━━ INPUT
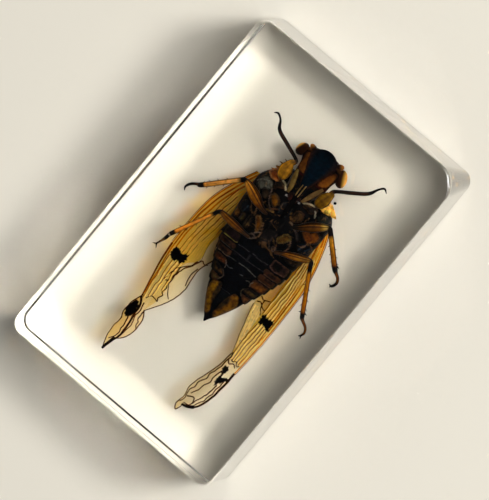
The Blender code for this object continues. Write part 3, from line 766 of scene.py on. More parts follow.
ABDOMEN_LINES = (
    (((-6.9, -4.1), (-5.3, -4.0), (-4.1, -4.0), (-3.7, -3.8)), 0.12, 0.1, dye(112, 104, 44)),
    (((-6.6, -5.5), (-5.2, -5.5), (-3.6, -5.5)), 0.12, 0.05, dye(54, 44, 38)),
    (((-5.9, -7.1), (-5.2, -6.95), (-4.4, -7.1), (-3.7, -7.0)), 0.14, 0.05, dye(80, 62, 48)),
    (((-3.4, -7.8), (-3.0, -8.3), (-2.8, -9.0)), 0.13, 0.08, dye(86, 74, 62)),
    (((-4.7, -8.3), (-4.2, -8.1), (-3.7, -8.3)), 0.16, 0.03, dye(96, 44, 14)),
    (((-4.3, -9.4), (-3.6, -9.7)), 0.45, 0.0, SOOT),
    (((-2.9, -9.5), (-2.1, -10.4), (-2.6, -11.6)), 0.12, 0.08, dye(74, 62, 50)),
    (((3.8, -3.5), (4.1, -3.8), (4.9, -4.0), (6.0, -3.9), (7.0, -3.8)), 0.14, 0.08, dye(80, 56, 48)),
    (((3.8, -5.5), (5.2, -5.5), (6.7, -5.4)), 0.12, 0.05, dye(76, 50, 36)),
    (((3.6, -7.0), (4.9, -7.0), (6.2, -7.0)), 0.12, 0.05, dye(76, 50, 34)),
    (((3.1, -8.0), (2.9, -8.5), (3.0, -9.0)), 0.13, 0.08, dye(84, 70, 56)),
    (((3.4, -9.5), (4.7, -9.5)), 0.3, 0.0, SOOT),
    (((2.4, -10.1), (2.3, -10.7), (2.8, -11.4)), 0.12, 0.08, dye(70, 60, 44)),
    # the next eight faint grey lines across the middle are painted glints
    (((-3.3, -4.0), (-2.4, -3.9), (-1.6, -3.9), (-0.8, -3.9)), 0.1, 0.05, dye(44, 42, 44)),
    (((-0.1, -3.7), (0.9, -3.8), (2.1, -3.8), (3.3, -3.7)), 0.1, 0.05, dye(50, 48, 50)),
    (((-3.7, -5.4), (-1.8, -5.4), (0.8, -5.4), (3.5, -5.2)), 0.1, 0.05, dye(42, 38, 40)),
    (((-3.5, -6.9), (-2.7, -6.8), (-1.9, -6.8)), 0.11, 0.03, dye(50, 48, 46)),
    (((-1.1, -6.7), (0.5, -6.6), (2.1, -6.8), (2.9, -6.9)), 0.12, 0.05, dye(68, 68, 64)),
    (((-2.8, -8.4), (-2.2, -8.5), (-1.6, -8.3)), 0.13, 0.03, dye(66, 68, 68)),
    (((0.2, -8.3), (0.7, -8.2)), 0.12, 0.05, dye(66, 66, 70)),
    (((1.9, -8.5), (2.4, -8.3), (2.6, -8.5)), 0.13, 0.05, dye(58, 54, 50)),
    (((-0.2, -2.6), (-0.3, -5.6)), 0.12, 0.1, dye(40, 38, 40)),
    (((-2.5, -12.6), (-2.4, -14.2), (-1.6, -16.0), (-1.0, -17.2)), 0.95, 0.0, dye(112, 74, 6)),
    (((2.1, -12.6), (2.5, -13.6), (2.2, -15.0), (1.2, -16.9)), 1.0, 0.0, dye(100, 62, 6)),
    (((-5.9, -4.9), (-4.9, -4.9)), 0.4, 0.0, dye(20, 10, 9)),
    (((-5.6, -6.5), (-4.4, -6.5)), 0.4, 0.0, dye(26, 12, 8)),
    (((4.6, -5.1), (5.8, -5.0)), 0.4, 0.0, dye(30, 16, 12)),
    (((4.6, -6.2), (5.9, -6.2)), 0.35, 0.0, dye(34, 17, 9)),
)
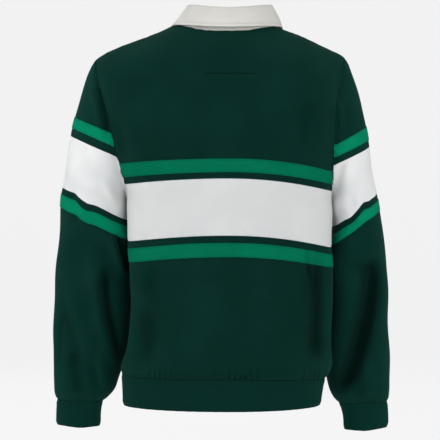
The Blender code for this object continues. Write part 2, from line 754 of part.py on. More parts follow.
def sleeve_levels(shoulder):
    """The sleeve's rows from the cuff's edge up: (name, points, armhole height)."""
    _, _, _, rings, arcs = sleeve_tables(shoulder.side)
    levels = [(ring.name, closed_ring(shoulder, ring.outer, ring.inner), None) for ring in rings]
    underarm = armhole_point(shoulder, 1, shoulder.underarm_z)
    outer_z = UNDERARM_OUTER[shoulder.side]
    ring = closed_ring(shoulder, outer_z, shoulder.underarm_z, underarm)
    levels.append(("underarm", ring, shoulder.underarm_z))
    levels += [(arc.name, open_arc(shoulder, arc), arc.armhole) for arc in arcs]
    heights = head_heights(shoulder)
    front = [armhole_point(shoulder, -1, z) for z in heights]
    back = [armhole_point(shoulder, 1, z) for z in heights]
    levels.append(("head_top", front[::-1] + back[1:], heights[-1]))
    return levels


def sleeve_piece(side, name, above):
    word = "left" if side > 0 else "right"
    if above in ("cuff_middle", "cuff_top", "cuff_seam"):
        return word + "_cuff"
    if name in ("band_bottom", "band_low", "underarm", "band_middle"):
        return word + "_sleeve_band"
    lower = {ring.name for ring in LEFT_RINGS}
    return word + ("_sleeve_lower" if name in lower else "_sleeve_head")


def add_sleeve(skin, shoulder):
    word = "left" if shoulder.side > 0 else "right"
    levels = sleeve_levels(shoulder)
    for (name, low, low_end), (above, high, high_end) in zip(levels, levels[1:]):
        piece = sleeve_piece(shoulder.side, name, above)
        tape = None
        if "tape" in name and "tape" in above:
            tape = word + "_sleeve_" + name.replace("_bottom", "")
        for column in range(SLEEVE_COLUMNS):
            loop = [low[column], low[column + 1], high[column + 1], high[column]]
            if low_end is not None and column == 0:
                loop += between(shoulder, -1, low_end, high_end)
            if low_end is not None and column == SLEEVE_COLUMNS - 1:
                loop[2:2] = between(shoulder, 1, low_end, high_end)[::-1]
            hub = low[column + 1] if column < SLEEVE_COLUMNS // 2 else low[column]
            add_face(skin, loop, hub, (piece, tape), word, shoulder.side < 0)


# ---------------------------------------------------------------- collar


def on_collar(line, turn):
    """A point of the fold or of the leaf's edge, in a direction from the middle of the back."""
    x, y, z = (fair(COLLAR, f"{line}_{axis}", abs(turn)) for axis in "xyz")
    return np.array((math.copysign(x, turn), y, z))


def fold_outwards(turn):
    """The level direction away from the neck, square to the fold."""
    along = on_collar("fold", turn + 1.0) - on_collar("fold", turn - 1.0)
    out = np.array((-along[1], along[0], 0.0))
    return out / np.linalg.norm(out)


def neck_row():
    """The points of the neck seam, all round from the left shoulder over the back."""
    back = body_levels(1)[-1][1]
    front = body_levels(-1)[-1][1]
    return back + front[-2:0:-1]


def neck_turns():
    return [math.degrees(math.atan2(place[0], place[1])) for place in neck_row()]


def add_stand(skin):
    """The stand rises from the neck seam to the fold, and shares the neck row's points."""
    neck = neck_row()
    tops = [on_collar("fold", turn) for turn in neck_turns()]
    middles = [lerp(a, b, 0.5) for a, b in zip(neck, tops)]
    for i in range(len(neck)):
        j = (i + 1) % len(neck)
        for low, high in ((neck, middles), (middles, tops)):
            loop = [low[i], low[j], high[j], high[i]]
            add_face(skin, loop, low[i], ("collar_stand", None), "collar", False)


def collar_leaf():
    """The turned-down part, from its seam on the stand over the fold to its lower edge."""
    skin = Skin()
    turns = sorted(turn for turn in neck_turns() if abs(turn) < LEAF_END)
    columns = []
    for turn in [-LEAF_END] + turns + [LEAF_END]:
        fold = on_collar("fold", turn)
        edge = on_collar("edge", turn)
        out = fold_outwards(turn)
        column = [fold + out * outwards + np.array((0, 0, up)) for outwards, up in FOLD_ROLL]
        start = column[-1]
        for row in range(1, LEAF_FALL_ROWS + 1):
            share = row / LEAF_FALL_ROWS
            belly = out * LEAF_BELLY * math.sin(math.pi * share)
            column.append(lerp(start, edge, share) + belly)
        columns.append(column)
    for a, b in zip(columns, columns[1:]):
        for low in range(len(a) - 1):
            loop = [a[low], b[low], b[low + 1], a[low + 1]]
            add_face(skin, loop, a[low], ("collar_leaf", None), "leaf", False)
    loops = [loop for loop, _, _ in skin.faces]
    wall("collar_leaf", skin, skin.normals(), loops, WOVEN, COLLAR_WHITE)


# ---------------------------------------------------------------- placket and buttons


def front_place(x, z):
    """A point of the front's surface, near the middle line."""
    widest = fair(GIRTHS, "widest", PLACKET_LEVEL)
    half_width = fair(GIRTHS, "left", PLACKET_LEVEL)
    across = (abs(x) / half_width) ** (CURVE_POWER / 2)
    y = math.sin(math.acos(across)) ** (2 / CURVE_POWER)
    return np.array((x, widest + (fair(FRONT_LINE, "y", z) - widest) * y, z))


def placket():
    """A strip that lies on the middle of the front. Returns how high its face stands."""
    skin = Skin()
    top = SHOULDER_ROWS[-1].front - PLACKET_BELOW_NECK
    rows = []
    for step in range(PLACKET_STEPS + 1):
        z = top + (PLACKET_BOTTOM - top) * step / PLACKET_STEPS
        rows.append([front_place(PLACKET_WIDTH * share, z) for share in PLACKET_COLUMNS])
    for high, low in zip(rows, rows[1:]):
        for column in range(len(PLACKET_COLUMNS) - 1):
            loop = [low[column], low[column + 1], high[column + 1], high[column]]
            add_face(skin, loop, loop[0], ("placket", None), "placket", False)
    loops = [loop for loop, _, _ in skin.faces]
    lift = PLACKET_CLEARANCE + WOVEN
    wall("placket", skin, skin.normals(), loops, WOVEN, COLLAR_WHITE, lift)
    return lift


def buttons(lift):
    """Low cones that lie on the placket, square to its slope."""
    for number, z in enumerate(BUTTON_LEVELS, start=1):
        place = front_place(0.0, z)
        below = front_place(0.0, z - BUTTON_SLOPE_STEP)
        slope = Vector(below - place).normalized()
        facing = Vector((-1, 0, 0)).cross(slope)
        mesh = bmesh.new()
        bmesh.ops.create_cone(
            mesh,
            cap_ends=True,
            segments=BUTTON_SIDES,
            radius1=BUTTON_RADIUS,
            radius2=BUTTON_RADIUS * BUTTON_TAPER,
            depth=BUTTON_HEIGHT,
        )
        turn = Vector((0, 0, 1)).rotation_difference(facing)
        distance = lift + LAID_GAP + BUTTON_HEIGHT / 2
        centre = Vector(place) + facing * distance
        points = [tuple(centre + turn @ vertex.co) for vertex in mesh.verts]
        faces = [[vertex.index for vertex in face.verts] for face in mesh.faces]
        mesh.free()
        new_piece(f"button_{number}", points, faces, BUTTON_WHITE)


# ---------------------------------------------------------------- the whole


def finish_of(name):
    if name.endswith("_tape"):
        return BRIGHT_GREEN
    if name.endswith("_band"):
        return WHITE_BAND
    if name == "collar_stand":
        return COLLAR_WHITE
    return DARK_GREEN


def thickness_of(name):
    if name.endswith("_rib") or name.endswith("_cuff"):
        return RIB
    if name == "collar_stand":
        return WOVEN
    return FLEECE


def main():
    for thing in list(bpy.data.objects):
        bpy.data.objects.remove(thing, do_unlink=True)
    skin = Skin()
    add_body(skin)
    add_sleeve(skin, LEFT)
    add_sleeve(skin, RIGHT)
    add_stand(skin)
    normals = skin.normals()
    pieces = {}
    tapes = {}
    for loop, (piece, tape), _ in skin.faces:
        pieces.setdefault(piece, []).append(loop)
        if tape:
            tapes.setdefault(tape, []).append(loop)
    for name, loops in pieces.items():
        wall(name, skin, normals, loops, thickness_of(name), finish_of(name))
    for name, loops in tapes.items():
        wall(name, skin, normals, loops, TAPE, BRIGHT_GREEN, LAID_GAP + TAPE)
    collar_leaf()
    buttons(placket())


main()
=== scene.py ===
# %% [markdown]
# # A rugby-style sweatshirt, filled out as worn
#
# The real garment is cut from heavy brushed fleece. Its front, back and sleeves are each
# sewn from a dark upper, a white band and a dark lower part, and bright knit tapes lie
# above and below the band. Hem and cuffs are ribbed, and the collar is woven cotton.
#
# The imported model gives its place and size. This lesson makes each piece again as thin,
# creased cloth on the same form, and hides the plain solid under it.

import math
from collections import namedtuple

import bmesh
import bpy
import numpy as np
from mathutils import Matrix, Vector, kdtree
from mathutils.bvhtree import BVHTree


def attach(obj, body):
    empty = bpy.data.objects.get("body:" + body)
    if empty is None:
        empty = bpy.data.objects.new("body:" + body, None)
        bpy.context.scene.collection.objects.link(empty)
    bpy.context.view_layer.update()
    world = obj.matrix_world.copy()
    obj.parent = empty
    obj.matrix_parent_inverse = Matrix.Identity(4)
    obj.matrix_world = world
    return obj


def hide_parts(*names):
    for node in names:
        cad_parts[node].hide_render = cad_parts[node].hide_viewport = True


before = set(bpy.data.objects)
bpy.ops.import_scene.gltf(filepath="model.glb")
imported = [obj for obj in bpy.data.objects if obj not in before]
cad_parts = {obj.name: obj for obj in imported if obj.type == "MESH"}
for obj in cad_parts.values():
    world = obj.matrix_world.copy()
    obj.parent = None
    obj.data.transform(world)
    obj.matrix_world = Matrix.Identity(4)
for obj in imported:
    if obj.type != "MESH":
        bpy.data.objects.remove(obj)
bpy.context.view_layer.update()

# %% [markdown]
# ## The camera
#
# The photograph looks level at the back from a few metres away, with a long lens. Its
# horizon lies above the middle of the picture, so the camera stands at that height and
# shifts its frame down. Turning it down instead would make the sides converge.

# %% Set the camera
CAMERA_PLACE = (0.016, 3.40, -0.240)
PICTURE_WIDTH = 0.7788  # metres seen across the picture at the garment
PICTURE_MIDDLE_Z = -0.3416
SENSOR = 36.0


def add_object(name, data):
    thing = bpy.data.objects.new(name, data)
    bpy.context.scene.collection.objects.link(thing)
    return thing


lens = bpy.data.cameras.new("camera")
lens.sensor_width = SENSOR
lens.lens = SENSOR * CAMERA_PLACE[1] / PICTURE_WIDTH
lens.shift_y = (PICTURE_MIDDLE_Z - CAMERA_PLACE[2]) / PICTURE_WIDTH
camera = add_object("camera", lens)
camera.location = CAMERA_PLACE
camera.rotation_euler = (math.pi / 2, 0.0, math.pi)
bpy.context.scene.camera = camera
print("lens:", round(lens.lens, 1), "mm, shift:", round(lens.shift_y, 3))

# %% [markdown]
# ## Shader sums as Python expressions
#
# A material's maths is easier to read as an expression than as a list of nodes. The small
# class below wraps one output socket, and each operator on it adds the Math node that does
# that sum. Everything that isn't a plain sum comes from one method, `Recipe.node`.

# %% Wrap sockets so that sums add their own nodes
class Wire:
    """One output socket of a material, with the arithmetic that the finishes need."""

    def __init__(self, recipe, socket):
        self.recipe = recipe
        self.socket = socket

    def sum(self, operation, *others):
        return self.recipe.maths(operation, self, *others)

    def __add__(self, other):
        return self.sum("ADD", other)

    def __sub__(self, other):
        return self.sum("SUBTRACT", other)

    def __mul__(self, other):
        return self.sum("MULTIPLY", other)

    def __truediv__(self, other):
        return self.sum("DIVIDE", other)

    def __rsub__(self, other):
        return self.recipe.maths("SUBTRACT", other, self)

    __radd__ = __add__
    __rmul__ = __mul__

    def __abs__(self):
        return self.sum("ABSOLUTE")

    def sin(self):
        return self.sum("SINE")

    def fraction(self):
        return self.sum("FRACT")

    def root(self):
        return self.sum("SQRT")

    def larger(self, other):
        return self.sum("MAXIMUM", other)

    def smaller(self, other):
        return self.sum("MINIMUM", other)

    def between(self, low, high):
        """0 below `low`, 1 above `high`, and a soft step in between."""
        return self.recipe.node(
            "ShaderNodeMapRange",
            {"interpolation_type": "SMOOTHSTEP"},
            {"Value": self, "From Min": low, "From Max": high},
        )["Result"]

    def line(self, at, half, soft):
        """1 on a line where this value is `at`, fading over `soft` beside it."""
        return 1.0 - abs(self - at).between(half, half + soft)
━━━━
SET TASK
Exactly and exclusively, reproduce the lines that start at the line containing "add_sleeve(skin, RIGHT)" and end at the line containing "import numpy as np", inclusive of both.

TASK ANSWER
    add_sleeve(skin, RIGHT)
    add_stand(skin)
    normals = skin.normals()
    pieces = {}
    tapes = {}
    for loop, (piece, tape), _ in skin.faces:
        pieces.setdefault(piece, []).append(loop)
        if tape:
            tapes.setdefault(tape, []).append(loop)
    for name, loops in pieces.items():
        wall(name, skin, normals, loops, thickness_of(name), finish_of(name))
    for name, loops in tapes.items():
        wall(name, skin, normals, loops, TAPE, BRIGHT_GREEN, LAID_GAP + TAPE)
    collar_leaf()
    buttons(placket())


main()
=== scene.py ===
# %% [markdown]
# # A rugby-style sweatshirt, filled out as worn
#
# The real garment is cut from heavy brushed fleece. Its front, back and sleeves are each
# sewn from a dark upper, a white band and a dark lower part, and bright knit tapes lie
# above and below the band. Hem and cuffs are ribbed, and the collar is woven cotton.
#
# The imported model gives its place and size. This lesson makes each piece again as thin,
# creased cloth on the same form, and hides the plain solid under it.

import math
from collections import namedtuple

import bmesh
import bpy
import numpy as np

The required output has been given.